What am I missing? What's wrong with turbo boost, and isn't it fundamentally better to fix it instead of guessing how much and for how long to go slower?
 

Phynaz

Lifer
Mar 13, 2006
10,140
819
126
You're not missing anything. Power consumtion is a big deal in the enterprise space.

I don't get what you want them to "fix".
 

itsmydamnation

Diamond Member
Feb 6, 2011
3,020
3,779
136
When you understand that moving data cost way more power then executing data then you understand why AVX256 takes so much power. There is no magic way to move twice the amount of data ( over SSE/AVX128) without consuming near twice the power.
 

ajp_anton

Junior Member
Jun 13, 2016
3
0
36
You're not missing anything. Power consumtion is a big deal in the enterprise space.

I don't get what you want them to "fix".
I know power consumption is a big deal. So why not just let Turbo boost do its thing?, limiting power usage by turboing less. Why introduce some special rule for AVX alone?
 

ajp_anton

Junior Member
Jun 13, 2016
3
0
36
When you understand that moving data cost way more power then executing data then you understand why AVX256 takes so much power. There is no magic way to move twice the amount of data ( over SSE/AVX128) without consuming near twice the power.
I have no problems understanding why AVX(256) uses more power. The question is why introduce a new special rule for AVX when we already have a general instruction-agnostic way to do the same thing?
 

TuxDave

Lifer
Oct 8, 2002
10,571
3
71
I have no problems understanding why AVX(256) uses more power. The question is why introduce a new special rule for AVX when we already have a general instruction-agnostic way to do the same thing?

When you see nuances like this, it's generally an indication that the "general instruction agnostic" approach is lacking in capability in some way. A couple things to consider.

1) The difference in power between AVX and non-AVX traces is large.
2) The response time of the power statistics & turbo is relatively slow vs the response time of switching between AVX and non-AVX workloads

So if your response time is too slow, you may need to add a special hook like "AVX specific throttling" or increase your guardband (makes all non-AVX workloads suck more). If #1 wasn't the case, then increasing your guardband would be reasonable.
 

YBS1

Golden Member
May 14, 2000
1,945
129
106
Anandtech's Broadwell review says that it forces the core (or whole CPU back in Haswell) to run at lower speeds for >1ms when a single AVX instruction is detected.

I'm not sure this is this case with some of the higher end motherboards which allow you to override a lot of Intel's built in protections, otherwise I don't think Asus would have made such a big deal about being careful with AVX stress tests when approaching 4.4GHz.
 

Exophase

Diamond Member
Apr 19, 2012
4,439
9
81
When big functional units are turned on it can cause a big sudden change in current (dI/dt), if this droops the voltage too far it can make the processor stop working correctly.

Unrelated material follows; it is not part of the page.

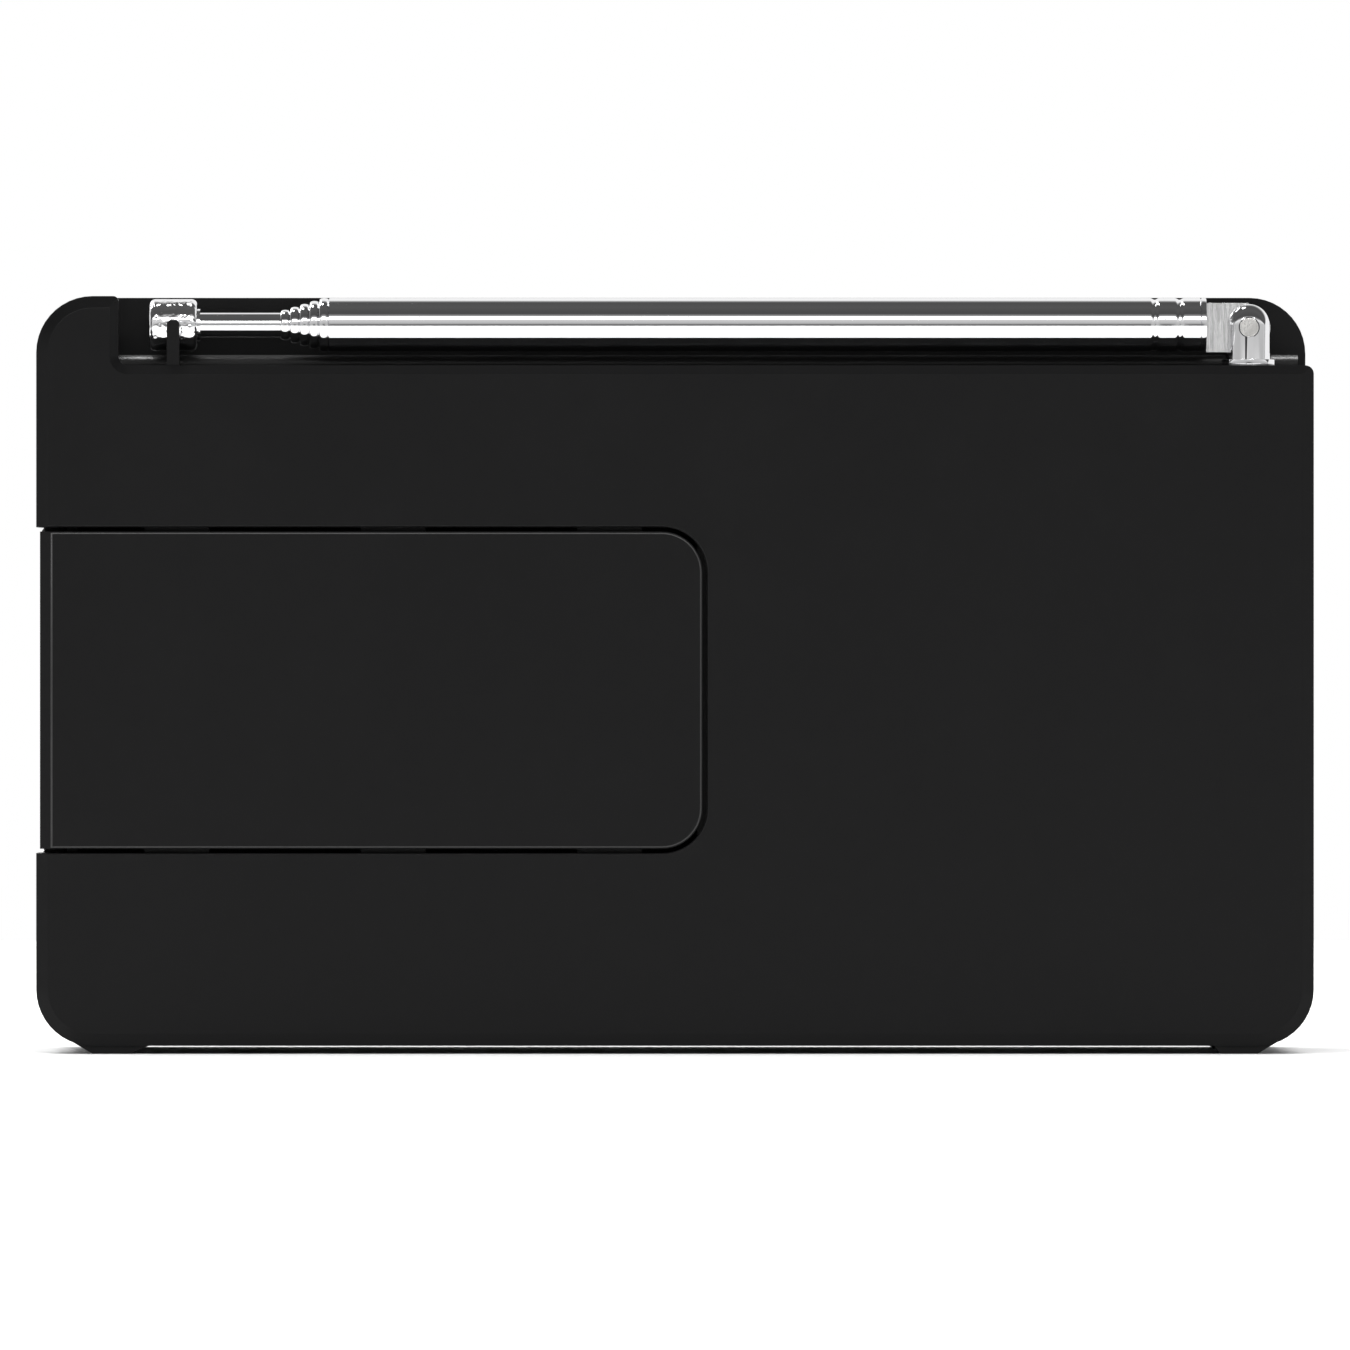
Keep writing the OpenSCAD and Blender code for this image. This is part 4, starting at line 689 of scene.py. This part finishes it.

The regular turbo boost feedback loop is probably too slow to react to this in time. AMD described feedback in the DLL to adaptively lower clock speed: http://www.realworldtech.com/steamroller-clocking/ In this case Intel may be mitigating it by simply reducing clock speed before the AVX units are turned on then eventually increasing them.

The other part of this is more of a matter of semantics and marketing. A processor's rated base speed is supposed to be a minimum you can get with all cores running (and a normal environment with proper cooling). By providing that you set expectations for minimum throughput that can be achieved that's not dependent on any dynamic factors. I guess enough people aren't really using AVX that they found it worthwhile to provide a different set of base clocks, with and without AVX.
 

Wall Street

Senior member
Mar 28, 2012
691
44
91
I have no problems understanding why AVX(256) uses more power. The question is why introduce a new special rule for AVX when we already have a general instruction-agnostic way to do the same thing?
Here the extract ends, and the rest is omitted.